▶ [Raw data]

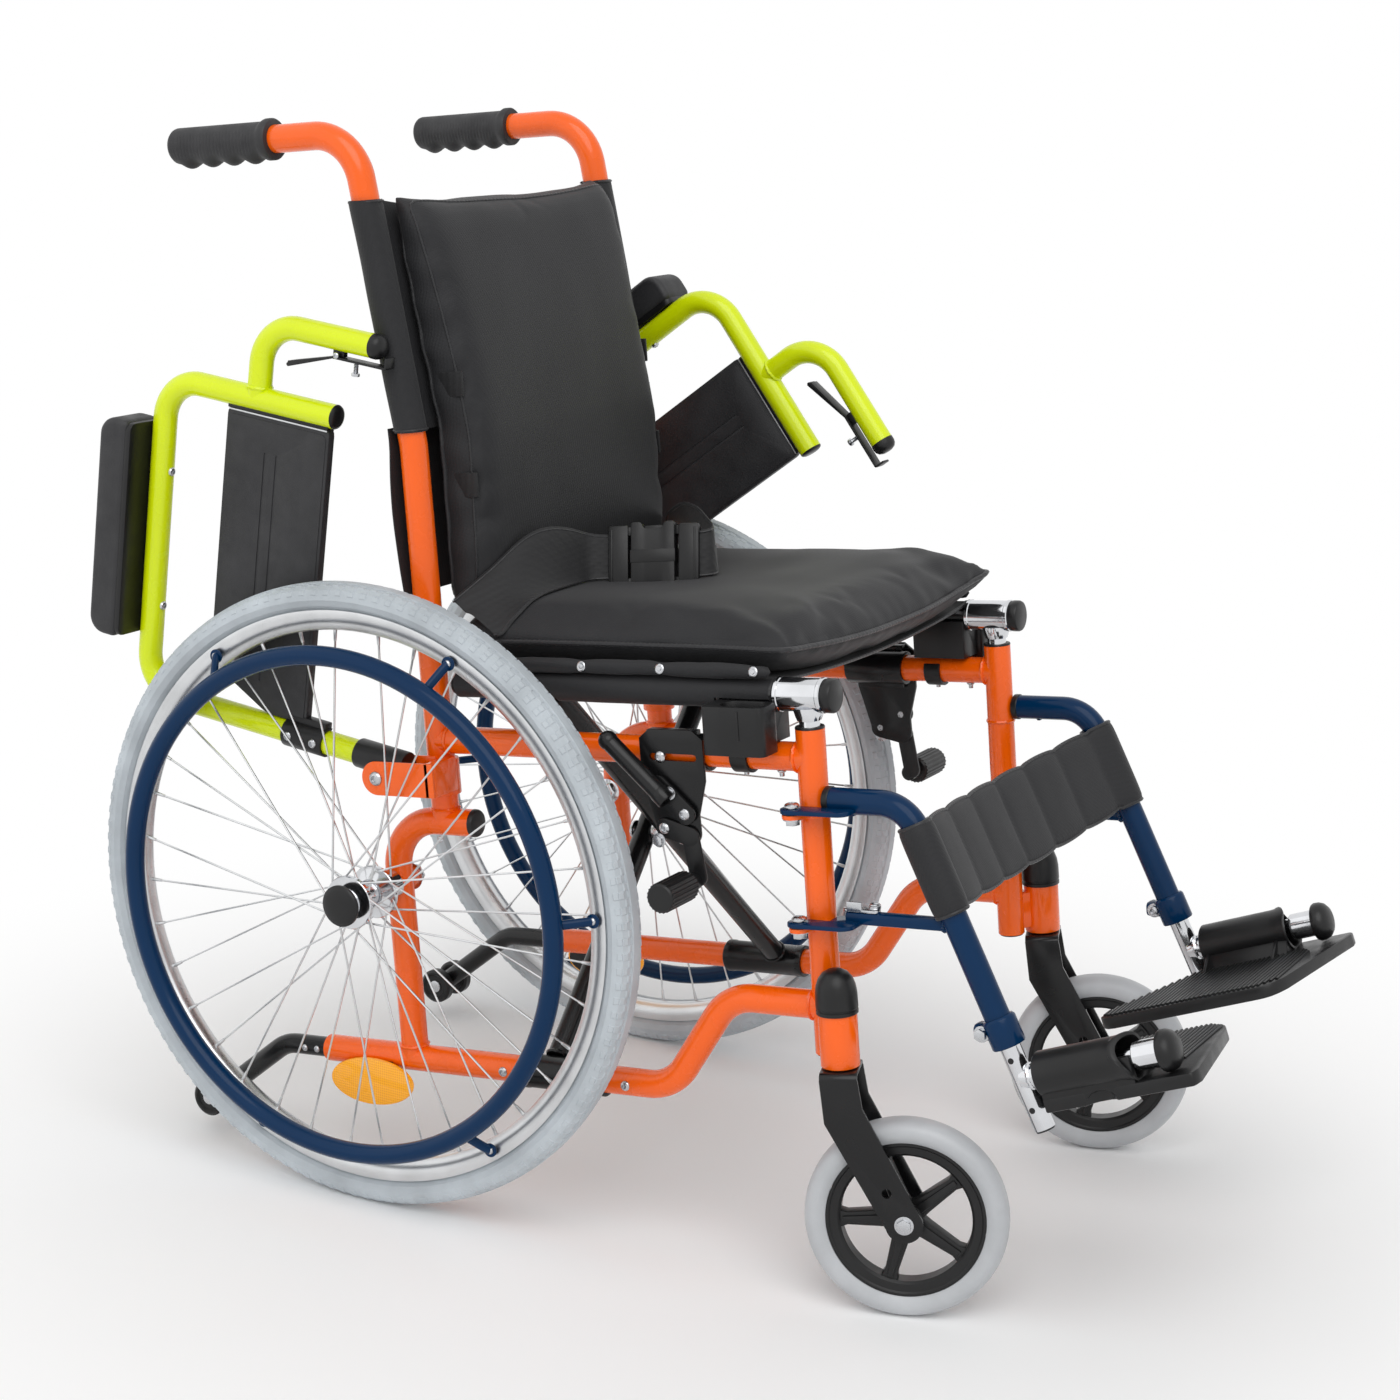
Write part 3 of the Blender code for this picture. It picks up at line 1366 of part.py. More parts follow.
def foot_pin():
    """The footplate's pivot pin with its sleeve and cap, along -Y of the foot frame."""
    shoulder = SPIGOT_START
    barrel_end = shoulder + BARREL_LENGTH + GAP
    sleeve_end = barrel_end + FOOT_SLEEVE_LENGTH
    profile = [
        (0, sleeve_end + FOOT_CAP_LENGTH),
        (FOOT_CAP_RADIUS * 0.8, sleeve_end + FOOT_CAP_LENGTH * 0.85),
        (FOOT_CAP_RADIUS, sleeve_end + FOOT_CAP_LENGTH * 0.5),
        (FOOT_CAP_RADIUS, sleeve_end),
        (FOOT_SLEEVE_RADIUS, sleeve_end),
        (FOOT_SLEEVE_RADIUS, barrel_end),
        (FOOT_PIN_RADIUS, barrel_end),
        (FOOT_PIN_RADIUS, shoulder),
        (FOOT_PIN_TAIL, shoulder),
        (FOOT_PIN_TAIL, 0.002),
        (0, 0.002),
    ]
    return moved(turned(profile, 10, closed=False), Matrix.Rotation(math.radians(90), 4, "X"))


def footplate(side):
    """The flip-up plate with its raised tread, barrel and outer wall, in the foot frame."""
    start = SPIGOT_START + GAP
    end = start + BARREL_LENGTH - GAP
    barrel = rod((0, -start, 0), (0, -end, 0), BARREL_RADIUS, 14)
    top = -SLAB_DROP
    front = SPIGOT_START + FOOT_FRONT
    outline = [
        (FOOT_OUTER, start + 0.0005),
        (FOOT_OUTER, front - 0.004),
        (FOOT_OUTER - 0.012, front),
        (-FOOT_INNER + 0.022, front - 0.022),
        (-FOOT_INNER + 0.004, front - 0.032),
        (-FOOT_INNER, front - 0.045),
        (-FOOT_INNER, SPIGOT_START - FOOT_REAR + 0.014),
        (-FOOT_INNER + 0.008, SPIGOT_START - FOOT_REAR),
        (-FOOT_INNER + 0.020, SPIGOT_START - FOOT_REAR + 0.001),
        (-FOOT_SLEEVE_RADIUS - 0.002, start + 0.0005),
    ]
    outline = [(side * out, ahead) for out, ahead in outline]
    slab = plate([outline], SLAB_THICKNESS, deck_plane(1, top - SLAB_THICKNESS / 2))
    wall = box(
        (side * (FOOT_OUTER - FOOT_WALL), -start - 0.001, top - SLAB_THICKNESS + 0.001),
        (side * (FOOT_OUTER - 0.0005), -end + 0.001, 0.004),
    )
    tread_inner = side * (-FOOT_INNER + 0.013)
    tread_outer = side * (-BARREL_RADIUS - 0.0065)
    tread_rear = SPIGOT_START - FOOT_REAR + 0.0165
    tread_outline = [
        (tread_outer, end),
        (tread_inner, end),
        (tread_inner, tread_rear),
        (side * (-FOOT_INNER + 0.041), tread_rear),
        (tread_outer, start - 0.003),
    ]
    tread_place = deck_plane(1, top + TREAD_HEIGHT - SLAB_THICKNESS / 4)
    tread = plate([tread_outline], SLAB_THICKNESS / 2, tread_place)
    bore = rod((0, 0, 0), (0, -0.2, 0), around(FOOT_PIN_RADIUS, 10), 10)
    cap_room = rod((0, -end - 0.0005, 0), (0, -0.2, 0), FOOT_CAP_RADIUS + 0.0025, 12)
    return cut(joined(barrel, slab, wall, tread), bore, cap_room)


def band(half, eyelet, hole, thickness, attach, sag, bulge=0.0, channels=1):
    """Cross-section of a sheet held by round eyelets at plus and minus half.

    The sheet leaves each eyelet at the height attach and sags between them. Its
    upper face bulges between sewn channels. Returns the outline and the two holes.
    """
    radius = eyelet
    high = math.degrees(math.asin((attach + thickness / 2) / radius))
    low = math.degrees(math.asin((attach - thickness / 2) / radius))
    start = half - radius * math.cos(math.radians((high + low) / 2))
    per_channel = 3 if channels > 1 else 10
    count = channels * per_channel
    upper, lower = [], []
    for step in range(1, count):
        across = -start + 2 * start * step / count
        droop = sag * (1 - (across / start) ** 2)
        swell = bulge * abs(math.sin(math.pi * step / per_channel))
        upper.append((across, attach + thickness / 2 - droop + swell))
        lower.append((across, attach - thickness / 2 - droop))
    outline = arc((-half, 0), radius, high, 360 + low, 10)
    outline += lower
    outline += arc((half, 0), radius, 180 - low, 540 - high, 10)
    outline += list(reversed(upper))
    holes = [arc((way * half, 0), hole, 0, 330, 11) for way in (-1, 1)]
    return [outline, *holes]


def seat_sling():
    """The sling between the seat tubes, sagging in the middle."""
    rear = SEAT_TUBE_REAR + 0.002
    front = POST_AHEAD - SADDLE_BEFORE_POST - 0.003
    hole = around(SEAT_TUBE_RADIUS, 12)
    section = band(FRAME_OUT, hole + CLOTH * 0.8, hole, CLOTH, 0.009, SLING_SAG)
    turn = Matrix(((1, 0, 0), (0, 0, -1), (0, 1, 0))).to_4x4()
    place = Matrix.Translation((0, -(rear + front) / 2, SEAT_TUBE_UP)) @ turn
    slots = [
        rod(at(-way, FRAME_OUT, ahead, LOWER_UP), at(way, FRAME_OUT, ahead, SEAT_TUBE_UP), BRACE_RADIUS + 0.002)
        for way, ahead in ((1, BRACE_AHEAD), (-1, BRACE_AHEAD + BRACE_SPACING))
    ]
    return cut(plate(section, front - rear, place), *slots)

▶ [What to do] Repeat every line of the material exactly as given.

▶ [Finished exercise]
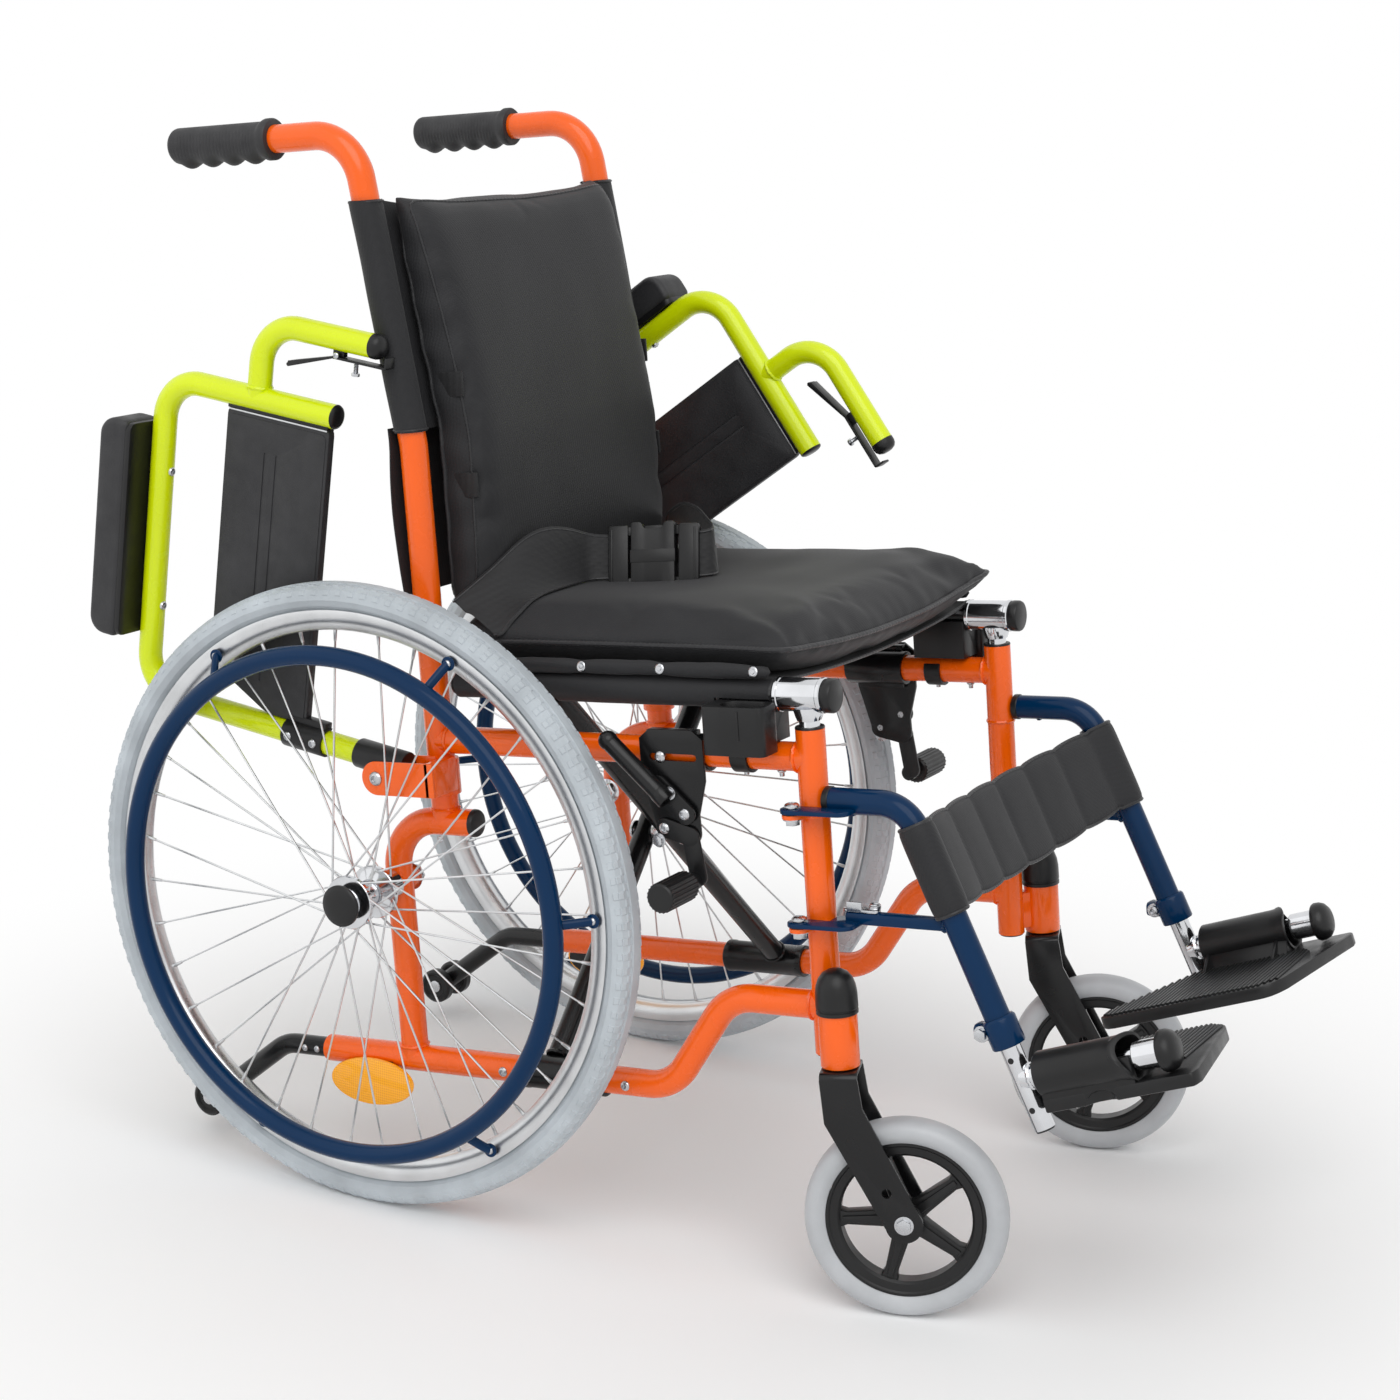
Write part 3 of the Blender code for this picture. It picks up at line 1366 of part.py. More parts follow.
def foot_pin():
    """The footplate's pivot pin with its sleeve and cap, along -Y of the foot frame."""
    shoulder = SPIGOT_START
    barrel_end = shoulder + BARREL_LENGTH + GAP
    sleeve_end = barrel_end + FOOT_SLEEVE_LENGTH
    profile = [
        (0, sleeve_end + FOOT_CAP_LENGTH),
        (FOOT_CAP_RADIUS * 0.8, sleeve_end + FOOT_CAP_LENGTH * 0.85),
        (FOOT_CAP_RADIUS, sleeve_end + FOOT_CAP_LENGTH * 0.5),
        (FOOT_CAP_RADIUS, sleeve_end),
        (FOOT_SLEEVE_RADIUS, sleeve_end),
        (FOOT_SLEEVE_RADIUS, barrel_end),
        (FOOT_PIN_RADIUS, barrel_end),
        (FOOT_PIN_RADIUS, shoulder),
        (FOOT_PIN_TAIL, shoulder),
        (FOOT_PIN_TAIL, 0.002),
        (0, 0.002),
    ]
    return moved(turned(profile, 10, closed=False), Matrix.Rotation(math.radians(90), 4, "X"))


def footplate(side):
    """The flip-up plate with its raised tread, barrel and outer wall, in the foot frame."""
    start = SPIGOT_START + GAP
    end = start + BARREL_LENGTH - GAP
    barrel = rod((0, -start, 0), (0, -end, 0), BARREL_RADIUS, 14)
    top = -SLAB_DROP
    front = SPIGOT_START + FOOT_FRONT
    outline = [
        (FOOT_OUTER, start + 0.0005),
        (FOOT_OUTER, front - 0.004),
        (FOOT_OUTER - 0.012, front),
        (-FOOT_INNER + 0.022, front - 0.022),
        (-FOOT_INNER + 0.004, front - 0.032),
        (-FOOT_INNER, front - 0.045),
        (-FOOT_INNER, SPIGOT_START - FOOT_REAR + 0.014),
        (-FOOT_INNER + 0.008, SPIGOT_START - FOOT_REAR),
        (-FOOT_INNER + 0.020, SPIGOT_START - FOOT_REAR + 0.001),
        (-FOOT_SLEEVE_RADIUS - 0.002, start + 0.0005),
    ]
    outline = [(side * out, ahead) for out, ahead in outline]
    slab = plate([outline], SLAB_THICKNESS, deck_plane(1, top - SLAB_THICKNESS / 2))
    wall = box(
        (side * (FOOT_OUTER - FOOT_WALL), -start - 0.001, top - SLAB_THICKNESS + 0.001),
        (side * (FOOT_OUTER - 0.0005), -end + 0.001, 0.004),
    )
    tread_inner = side * (-FOOT_INNER + 0.013)
    tread_outer = side * (-BARREL_RADIUS - 0.0065)
    tread_rear = SPIGOT_START - FOOT_REAR + 0.0165
    tread_outline = [
        (tread_outer, end),
        (tread_inner, end),
        (tread_inner, tread_rear),
        (side * (-FOOT_INNER + 0.041), tread_rear),
        (tread_outer, start - 0.003),
    ]
    tread_place = deck_plane(1, top + TREAD_HEIGHT - SLAB_THICKNESS / 4)
    tread = plate([tread_outline], SLAB_THICKNESS / 2, tread_place)
    bore = rod((0, 0, 0), (0, -0.2, 0), around(FOOT_PIN_RADIUS, 10), 10)
    cap_room = rod((0, -end - 0.0005, 0), (0, -0.2, 0), FOOT_CAP_RADIUS + 0.0025, 12)
    return cut(joined(barrel, slab, wall, tread), bore, cap_room)


def band(half, eyelet, hole, thickness, attach, sag, bulge=0.0, channels=1):
    """Cross-section of a sheet held by round eyelets at plus and minus half.

    The sheet leaves each eyelet at the height attach and sags between them. Its
    upper face bulges between sewn channels. Returns the outline and the two holes.
    """
    radius = eyelet
    high = math.degrees(math.asin((attach + thickness / 2) / radius))
    low = math.degrees(math.asin((attach - thickness / 2) / radius))
    start = half - radius * math.cos(math.radians((high + low) / 2))
    per_channel = 3 if channels > 1 else 10
    count = channels * per_channel
    upper, lower = [], []
    for step in range(1, count):
        across = -start + 2 * start * step / count
        droop = sag * (1 - (across / start) ** 2)
        swell = bulge * abs(math.sin(math.pi * step / per_channel))
        upper.append((across, attach + thickness / 2 - droop + swell))
        lower.append((across, attach - thickness / 2 - droop))
    outline = arc((-half, 0), radius, high, 360 + low, 10)
    outline += lower
    outline += arc((half, 0), radius, 180 - low, 540 - high, 10)
    outline += list(reversed(upper))
    holes = [arc((way * half, 0), hole, 0, 330, 11) for way in (-1, 1)]
    return [outline, *holes]


def seat_sling():
    """The sling between the seat tubes, sagging in the middle."""
    rear = SEAT_TUBE_REAR + 0.002
    front = POST_AHEAD - SADDLE_BEFORE_POST - 0.003
    hole = around(SEAT_TUBE_RADIUS, 12)
    section = band(FRAME_OUT, hole + CLOTH * 0.8, hole, CLOTH, 0.009, SLING_SAG)
    turn = Matrix(((1, 0, 0), (0, 0, -1), (0, 1, 0))).to_4x4()
    place = Matrix.Translation((0, -(rear + front) / 2, SEAT_TUBE_UP)) @ turn
    slots = [
        rod(at(-way, FRAME_OUT, ahead, LOWER_UP), at(way, FRAME_OUT, ahead, SEAT_TUBE_UP), BRACE_RADIUS + 0.002)
        for way, ahead in ((1, BRACE_AHEAD), (-1, BRACE_AHEAD + BRACE_SPACING))
    ]
    return cut(plate(section, front - rear, place), *slots)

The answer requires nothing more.